Akademik Veri Yönetim Sistemi
SCIENCE AND TECHNOLOGY OF NUCLEAR INSTALLATIONS, cilt.2020, 2020 (SCI-Expanded)
The new Structural Seismic Isolation System (SSIS) intends to provide high safety for important structures such as nuclear power plants, offshore oil platforms, and high-rise buildings against near-fault and long-period earthquakes. The presented SSIS structure foot base and foundation contact surfaces have been designed as any curved surfaces (spherical, elliptical, etc.) depending on the earthquake-soil-superstructure parameters, and these contact surfaces have been separated by using elastomeric (lead core rubber or laminated rubber bearings with up to 4-second period) seismic isolation devices. It would allow providing inverse pendulum behavior to the structure. As a result of this behavior, the natural period of the structure will possess greater intervals which are larger than the predominant period of the majority of the possible earthquakes including near-fault zones. Consequently, the structure can maintain its serviceability after the occurrence of strong and long-period earthquakes. This study has investigated the performance of the SSIS for the nuclear containment (SSIS-NC) structure. The finite element model of SISS-NC structure has been developed, and nonlinear dynamic analysis of the model has been conducted under the strong and long-period ground motions.

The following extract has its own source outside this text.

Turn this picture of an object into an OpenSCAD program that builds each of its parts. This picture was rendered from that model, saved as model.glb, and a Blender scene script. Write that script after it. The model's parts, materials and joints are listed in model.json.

The results have been presented in comparison with the conventional application method of the seismic base isolation devices for nuclear containment (CAMSBID-NC) and fixed base nuclear containment (FB-NC) structures. The base and top accelerations, effective stress, and critical shear stress responses of the SSIS-NC structure are 48.67%, 36.70%, and 32.60% on average lower than those of CAMSBID-NC structure, respectively. The result also confirms that the SSIS-NC structure did not cause resonant vibrations under long-period earthquakes. On the other hand, there is excessive deformation in the isolation layers of CAMSBID-NC structure.